Got Creepy Crawlies? Here’s How to Protect Your Home From These 5 Common Fall Pests
We spoke with experts on how to protect your home from five of the most common — and unwanted — pests this season. The first thing you’ll want to do is follow these general guidelines for some pest prevention as the weather turns colder.
Make sure that:
- All doors, windows, and the garage door close properly
- All screens are intact with no holes
- All grout and drywall are free from gaps or openings
- All open food is stored in the refrigerator or tightly sealed containers and pet dishes are picked up at night
- Counters are clean and dishes aren’t left in the sink
- Garbage is removed as often as possible
Keep outside dwellers’ populations lower by:
- Pruning vegetation and dead branches
- Picking up plant debris, fallen fruit, and old wood
- Stacking firewood away from the home
- Keeping rain gutters clear
- Cleaning up barbecue areas after each use
- Keeping garbage cans clean and lids secured
- Cutting the grass low
- Making sure there’s no standing water anywhere
- Limiting outside lights
Even with the cleanest place and the most immaculate yard, some bugs will still creep their way into your space. Some of the most common pests in fall are stink bugs, beetles, ladybugs, cockroaches, and spiders. We have specific tips for each of these pesky critters.
Stink bugs don’t smell when they’re simply lounging about your home. But when threatened or crushed, they let out a smelly odor that contains a chemical that attracts other stink bugs to them. “Stink bugs are often highly resistant to pesticides, so removing them can be challenging,” says Jordan Foster, a pest expert at Fantastic Pest Control. “Their waxy coating prevents poisons from penetrating.”
He suggests vacuuming them up and then removing them from your home, or using insecticidal soap and Rotenone, but to follow label directions carefully and keep these products away from kids and pets.
Zack DeAngelis, CEO and founder of Pest Pointers, says overpowering the stink bugs’ ability to attract others can help keep more from coming. He recommends spearmint oil, “which can be diluted properly and sprayed around stink bug potential entry points of your home like your baseboard, cracks in your foundation, and window framing.”
Beetles also hate mint, as well as neem oil, a naturally occurring pesticide, according to Andrew Greess, owner of QSpray. Prevention is important with the many types of beetles that might hitchhike into your home via packages, pantry goods, or pet foods, so inspect the products that come into your place to make sure you’re not bringing in an infestation.
You might be surprised that cute little ladybugs made this list, especially if you’ve also seen them sold in garden stores, but, if their population gets out of control, ladybugs can invade your home looking for warmth.
They’re not a huge fan of mint, either, and Jeremy Yamaguchi, CEO of Lawn Love, says you can use essential oils to repel them because of their strong sense of smell.

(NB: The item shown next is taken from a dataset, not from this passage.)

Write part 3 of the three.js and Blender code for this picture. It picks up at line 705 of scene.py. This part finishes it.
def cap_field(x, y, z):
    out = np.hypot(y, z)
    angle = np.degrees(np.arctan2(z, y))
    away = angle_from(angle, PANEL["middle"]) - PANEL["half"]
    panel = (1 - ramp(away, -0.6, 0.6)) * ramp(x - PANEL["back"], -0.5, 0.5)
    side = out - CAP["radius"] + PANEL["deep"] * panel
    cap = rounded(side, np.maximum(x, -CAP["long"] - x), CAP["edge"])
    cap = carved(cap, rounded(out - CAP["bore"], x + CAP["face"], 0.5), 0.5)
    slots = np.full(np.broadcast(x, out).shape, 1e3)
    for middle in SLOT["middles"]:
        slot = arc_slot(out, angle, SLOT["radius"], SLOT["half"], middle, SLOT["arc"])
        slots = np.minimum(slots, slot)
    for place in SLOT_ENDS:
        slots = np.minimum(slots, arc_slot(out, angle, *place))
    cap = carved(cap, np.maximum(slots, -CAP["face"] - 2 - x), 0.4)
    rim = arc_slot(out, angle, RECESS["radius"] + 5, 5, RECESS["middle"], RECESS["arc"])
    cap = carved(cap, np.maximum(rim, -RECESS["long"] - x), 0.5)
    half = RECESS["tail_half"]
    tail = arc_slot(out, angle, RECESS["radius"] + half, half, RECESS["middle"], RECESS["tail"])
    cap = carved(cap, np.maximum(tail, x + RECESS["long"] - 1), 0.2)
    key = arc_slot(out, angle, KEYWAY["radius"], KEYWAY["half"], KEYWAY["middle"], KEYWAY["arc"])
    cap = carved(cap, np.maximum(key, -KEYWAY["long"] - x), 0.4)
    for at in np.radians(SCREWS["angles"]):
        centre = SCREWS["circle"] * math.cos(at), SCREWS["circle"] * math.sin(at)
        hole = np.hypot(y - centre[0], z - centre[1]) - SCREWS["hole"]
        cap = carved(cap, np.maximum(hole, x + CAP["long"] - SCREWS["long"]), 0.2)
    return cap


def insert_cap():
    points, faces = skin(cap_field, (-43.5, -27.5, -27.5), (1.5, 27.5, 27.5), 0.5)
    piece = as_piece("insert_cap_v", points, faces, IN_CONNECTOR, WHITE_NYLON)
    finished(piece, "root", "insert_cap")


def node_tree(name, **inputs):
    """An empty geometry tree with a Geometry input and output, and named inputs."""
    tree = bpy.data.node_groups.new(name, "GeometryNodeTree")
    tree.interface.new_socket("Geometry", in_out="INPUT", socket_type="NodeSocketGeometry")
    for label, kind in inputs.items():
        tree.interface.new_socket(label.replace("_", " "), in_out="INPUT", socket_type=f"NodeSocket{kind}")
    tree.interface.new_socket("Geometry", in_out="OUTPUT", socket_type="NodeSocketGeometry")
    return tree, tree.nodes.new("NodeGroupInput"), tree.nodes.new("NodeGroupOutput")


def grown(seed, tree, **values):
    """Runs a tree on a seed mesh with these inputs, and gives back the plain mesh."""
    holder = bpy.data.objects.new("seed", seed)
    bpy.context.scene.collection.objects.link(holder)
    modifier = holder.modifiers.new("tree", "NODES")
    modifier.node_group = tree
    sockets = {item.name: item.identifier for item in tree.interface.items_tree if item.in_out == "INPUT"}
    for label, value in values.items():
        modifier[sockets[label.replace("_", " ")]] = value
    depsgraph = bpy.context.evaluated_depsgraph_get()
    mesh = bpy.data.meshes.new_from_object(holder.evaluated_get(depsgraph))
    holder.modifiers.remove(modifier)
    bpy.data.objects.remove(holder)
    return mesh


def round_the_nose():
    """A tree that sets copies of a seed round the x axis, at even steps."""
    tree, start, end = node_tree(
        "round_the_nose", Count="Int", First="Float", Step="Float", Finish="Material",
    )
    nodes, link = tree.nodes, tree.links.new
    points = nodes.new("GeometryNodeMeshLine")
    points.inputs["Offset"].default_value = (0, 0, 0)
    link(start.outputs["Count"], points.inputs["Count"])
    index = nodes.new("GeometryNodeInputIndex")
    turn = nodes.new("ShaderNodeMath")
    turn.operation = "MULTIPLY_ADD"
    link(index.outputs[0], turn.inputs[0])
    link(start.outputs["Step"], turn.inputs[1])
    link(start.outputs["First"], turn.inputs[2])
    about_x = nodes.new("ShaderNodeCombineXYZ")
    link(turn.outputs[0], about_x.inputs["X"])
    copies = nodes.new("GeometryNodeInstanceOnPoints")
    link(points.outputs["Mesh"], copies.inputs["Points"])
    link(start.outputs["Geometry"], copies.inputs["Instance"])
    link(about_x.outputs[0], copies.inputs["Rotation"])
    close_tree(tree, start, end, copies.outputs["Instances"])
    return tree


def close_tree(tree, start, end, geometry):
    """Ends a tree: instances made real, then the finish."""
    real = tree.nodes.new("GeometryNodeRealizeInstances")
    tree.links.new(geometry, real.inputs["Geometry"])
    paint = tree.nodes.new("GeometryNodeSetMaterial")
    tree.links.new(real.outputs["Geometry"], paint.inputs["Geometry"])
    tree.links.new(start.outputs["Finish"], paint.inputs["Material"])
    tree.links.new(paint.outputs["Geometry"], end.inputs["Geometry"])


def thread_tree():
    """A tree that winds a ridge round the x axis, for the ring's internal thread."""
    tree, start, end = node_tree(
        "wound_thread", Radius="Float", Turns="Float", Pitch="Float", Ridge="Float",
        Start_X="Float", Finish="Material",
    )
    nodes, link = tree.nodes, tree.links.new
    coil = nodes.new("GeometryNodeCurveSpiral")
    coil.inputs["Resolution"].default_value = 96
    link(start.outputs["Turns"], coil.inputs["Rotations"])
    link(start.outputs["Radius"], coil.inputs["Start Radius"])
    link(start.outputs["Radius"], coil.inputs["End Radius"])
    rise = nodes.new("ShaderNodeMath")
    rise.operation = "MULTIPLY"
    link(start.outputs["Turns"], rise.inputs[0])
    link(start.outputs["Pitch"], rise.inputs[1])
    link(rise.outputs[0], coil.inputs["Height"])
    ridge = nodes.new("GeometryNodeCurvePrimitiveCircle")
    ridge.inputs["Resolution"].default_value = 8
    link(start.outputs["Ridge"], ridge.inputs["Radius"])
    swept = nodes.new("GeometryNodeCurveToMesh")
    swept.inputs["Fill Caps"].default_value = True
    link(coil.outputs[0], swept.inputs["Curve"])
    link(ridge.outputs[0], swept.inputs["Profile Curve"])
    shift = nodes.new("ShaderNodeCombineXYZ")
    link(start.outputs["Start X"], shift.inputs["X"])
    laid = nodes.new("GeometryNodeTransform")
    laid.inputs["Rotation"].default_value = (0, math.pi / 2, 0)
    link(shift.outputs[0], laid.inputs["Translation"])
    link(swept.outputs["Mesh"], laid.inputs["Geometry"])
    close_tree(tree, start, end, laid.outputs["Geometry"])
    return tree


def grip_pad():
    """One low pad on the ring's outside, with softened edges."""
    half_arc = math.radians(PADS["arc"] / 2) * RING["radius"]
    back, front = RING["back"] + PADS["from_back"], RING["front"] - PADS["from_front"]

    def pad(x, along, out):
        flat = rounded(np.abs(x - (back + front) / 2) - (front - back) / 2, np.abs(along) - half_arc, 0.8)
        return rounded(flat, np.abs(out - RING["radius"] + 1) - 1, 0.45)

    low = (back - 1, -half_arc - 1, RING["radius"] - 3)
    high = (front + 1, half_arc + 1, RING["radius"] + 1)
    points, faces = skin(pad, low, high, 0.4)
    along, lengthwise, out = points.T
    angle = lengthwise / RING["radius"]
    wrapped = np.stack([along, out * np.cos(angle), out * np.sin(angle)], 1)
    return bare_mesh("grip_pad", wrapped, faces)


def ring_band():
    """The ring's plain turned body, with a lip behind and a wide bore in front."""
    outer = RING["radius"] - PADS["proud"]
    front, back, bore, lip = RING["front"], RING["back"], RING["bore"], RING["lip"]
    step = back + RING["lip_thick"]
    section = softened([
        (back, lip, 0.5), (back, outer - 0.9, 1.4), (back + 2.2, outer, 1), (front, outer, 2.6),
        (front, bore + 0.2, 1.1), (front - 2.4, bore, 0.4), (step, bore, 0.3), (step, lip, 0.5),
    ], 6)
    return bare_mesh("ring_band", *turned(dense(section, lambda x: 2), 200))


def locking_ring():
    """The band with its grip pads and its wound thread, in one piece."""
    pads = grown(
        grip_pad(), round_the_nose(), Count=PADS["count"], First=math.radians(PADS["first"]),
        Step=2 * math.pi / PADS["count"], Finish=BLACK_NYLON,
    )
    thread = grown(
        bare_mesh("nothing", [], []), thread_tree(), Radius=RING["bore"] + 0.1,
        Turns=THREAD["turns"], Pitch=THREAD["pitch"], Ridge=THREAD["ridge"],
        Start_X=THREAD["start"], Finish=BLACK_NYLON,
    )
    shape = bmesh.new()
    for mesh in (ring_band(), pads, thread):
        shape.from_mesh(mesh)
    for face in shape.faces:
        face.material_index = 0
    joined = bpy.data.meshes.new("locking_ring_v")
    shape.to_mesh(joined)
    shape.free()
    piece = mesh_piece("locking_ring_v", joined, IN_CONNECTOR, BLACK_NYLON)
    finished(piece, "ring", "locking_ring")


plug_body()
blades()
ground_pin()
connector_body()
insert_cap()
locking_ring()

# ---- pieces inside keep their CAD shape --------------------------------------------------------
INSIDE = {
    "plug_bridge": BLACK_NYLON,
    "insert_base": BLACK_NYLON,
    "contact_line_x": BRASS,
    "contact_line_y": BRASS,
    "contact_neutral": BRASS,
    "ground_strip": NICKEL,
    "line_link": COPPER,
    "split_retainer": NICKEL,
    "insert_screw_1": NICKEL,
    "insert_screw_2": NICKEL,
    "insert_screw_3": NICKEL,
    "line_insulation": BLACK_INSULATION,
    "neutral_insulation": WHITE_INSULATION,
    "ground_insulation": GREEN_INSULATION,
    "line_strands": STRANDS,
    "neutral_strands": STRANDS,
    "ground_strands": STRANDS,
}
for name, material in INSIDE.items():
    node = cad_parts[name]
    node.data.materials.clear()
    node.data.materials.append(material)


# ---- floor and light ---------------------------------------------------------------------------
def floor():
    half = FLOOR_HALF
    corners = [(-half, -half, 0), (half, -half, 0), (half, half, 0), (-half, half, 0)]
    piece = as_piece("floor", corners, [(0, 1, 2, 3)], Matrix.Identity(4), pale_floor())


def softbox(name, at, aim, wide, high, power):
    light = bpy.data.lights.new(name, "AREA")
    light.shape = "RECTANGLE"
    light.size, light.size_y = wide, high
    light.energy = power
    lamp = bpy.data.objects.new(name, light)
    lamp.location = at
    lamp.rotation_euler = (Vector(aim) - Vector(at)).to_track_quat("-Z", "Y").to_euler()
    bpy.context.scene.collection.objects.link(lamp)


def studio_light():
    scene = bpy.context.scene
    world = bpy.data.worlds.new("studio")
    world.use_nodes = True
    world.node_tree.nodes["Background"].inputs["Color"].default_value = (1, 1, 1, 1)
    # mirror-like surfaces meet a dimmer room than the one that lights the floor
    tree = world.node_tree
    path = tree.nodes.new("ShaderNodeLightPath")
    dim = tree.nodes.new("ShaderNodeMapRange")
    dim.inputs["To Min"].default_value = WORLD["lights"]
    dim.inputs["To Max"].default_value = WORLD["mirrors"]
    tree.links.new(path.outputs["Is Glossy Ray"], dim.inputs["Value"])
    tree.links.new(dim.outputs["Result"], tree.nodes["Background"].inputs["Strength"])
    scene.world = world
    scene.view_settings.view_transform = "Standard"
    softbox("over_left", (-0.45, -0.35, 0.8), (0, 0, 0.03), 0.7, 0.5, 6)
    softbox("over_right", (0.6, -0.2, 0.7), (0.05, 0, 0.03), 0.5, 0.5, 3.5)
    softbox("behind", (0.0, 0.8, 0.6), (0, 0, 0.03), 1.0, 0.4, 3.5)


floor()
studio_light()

He recommends lavender and catnip, too, but says, “the most effective smells are citrus ones.”
Foster suggests other deterrents such as spices, like cloves and bay leaves, diatomaceous earth, and dish soap. “You can spray soapy water on a colony or leave a bowl of soapy water near a light source,” he says. He also recommends having Mums, which contain a chemical that kills bugs but is safe for other animals, planted or in vases. You could also vacuum and remove them.

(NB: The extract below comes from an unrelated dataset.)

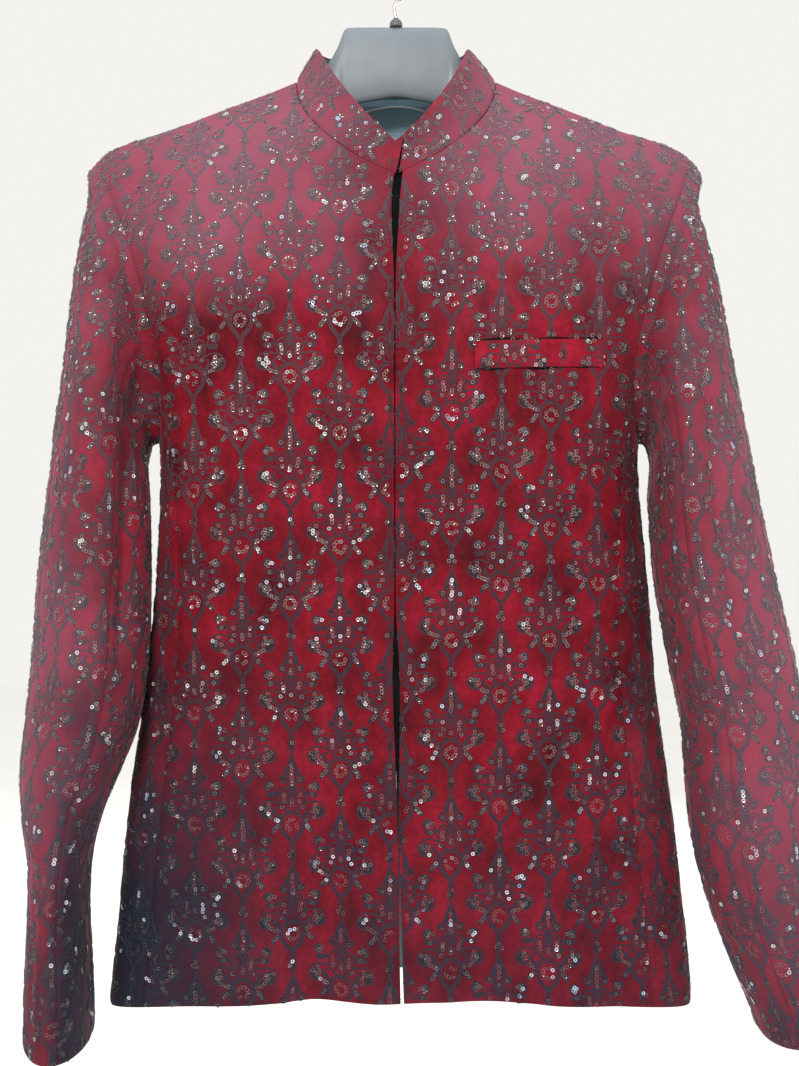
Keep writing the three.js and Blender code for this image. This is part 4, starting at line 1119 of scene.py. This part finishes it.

You probably associate cockroaches with messy homes because they are attracted to stray bits of food, clutter, and accessible water, so the best way to combat roaches is by cleaning. “This becomes even more important in metropolitan and apartment living, because of the closer proximity to outdoor food scraps from restaurants or likely uncleanly neighbors,” says Greess.

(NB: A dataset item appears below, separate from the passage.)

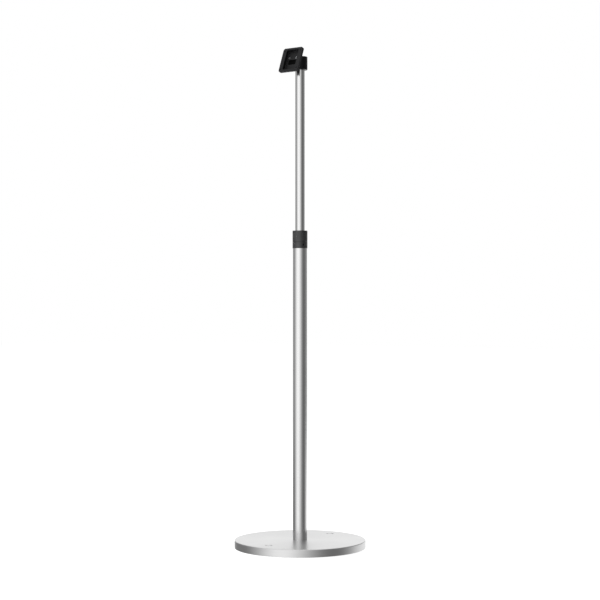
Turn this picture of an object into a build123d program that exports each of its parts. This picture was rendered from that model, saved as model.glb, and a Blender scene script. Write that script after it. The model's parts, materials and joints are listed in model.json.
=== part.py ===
from build123d import *
import os
from math import radians, tan

os.makedirs("parts", exist_ok=True)

# The stand stands on Z = 0 with its pole on the Z axis, and its terminal plate faces -Y.
# All sizes are in millimetres.

# Clearances
seat_gap = 0.05
turn_gap = 0.15
slide_gap = 0.25
swing_gap = 0.5

# Small edges and run-outs that several pieces share
lead_chamfer = 1.0
thread_chamfer = 0.8
head_chamfer = 0.4
thread_run_out = 2.0
nut_overrun = 0.8

# Round base
base_radius = 175.0
base_height = 21.0
cover_wall = 1.5
cover_edge_radius = 2.0
cover_lift = 0.5
weight_lift = 2.0
weight_edge_chamfer = 1.0
foot_radius = 12.0
foot_recess = 1.0
foot_edge_chamfer = 0.4
foot_inset = 25.0
foot_count = 6

# Floor anchor holes, on the line that the terminal faces along
anchor_inset = 42.0
anchor_count = 2
anchor_hole_radius = 4.5
cup_rim_radius = 11.0
cup_wall = 1.0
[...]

Yamaguchi says, “you may not always be able to prevent them from entering your home. However, try to always keep your home clean, especially your kitchen and bathrooms, and keep all food stored in sealed containers.” He says the best product for roaches is Eco Defense Organic Home Pest Control Spray, which is safe for kids and pets.
Halloween might be the time of year when you break out the fake spider webs and spider decor, but you likely don’t want to turn your whole place into a home for these creepy crawlies, especially since some spiders bite.
However, many spiders do act as natural bug repellers. “While some homeowners may not like having spiders around, they are actually incredibly important to keeping your bug populations low in your home [because] spiders go after all the little insects in your home that we end up trying to repel anyways,” says DeAngelis. “Most house spiders tend to want to stay away from humans in the first place, so unless it’s a problematic species they can be left alone.”
This argument may not sway you and you might be worried about the types of spiders you may have. If so, there are several removal methods. Foster says, “oils like eucalyptus, tea tree, lavender, and peppermint keep spiders away. Add 15 to 20 drops of essential oil to a spray bottle filled with water and spray around the house,” but the best spider repellent is apple cider vinegar sprayed around doors and windows.
What to do if you still see bugs
If you’ve tried all the tricks and you’re still being treated to bugs in your home, the experts say it’s time to give your local exterminator or specialist a call. They can assess your home for potential entry points and use their best methods to eradicate any unwanted pests to keep your home safe and cozy for only your wanted guests this fall.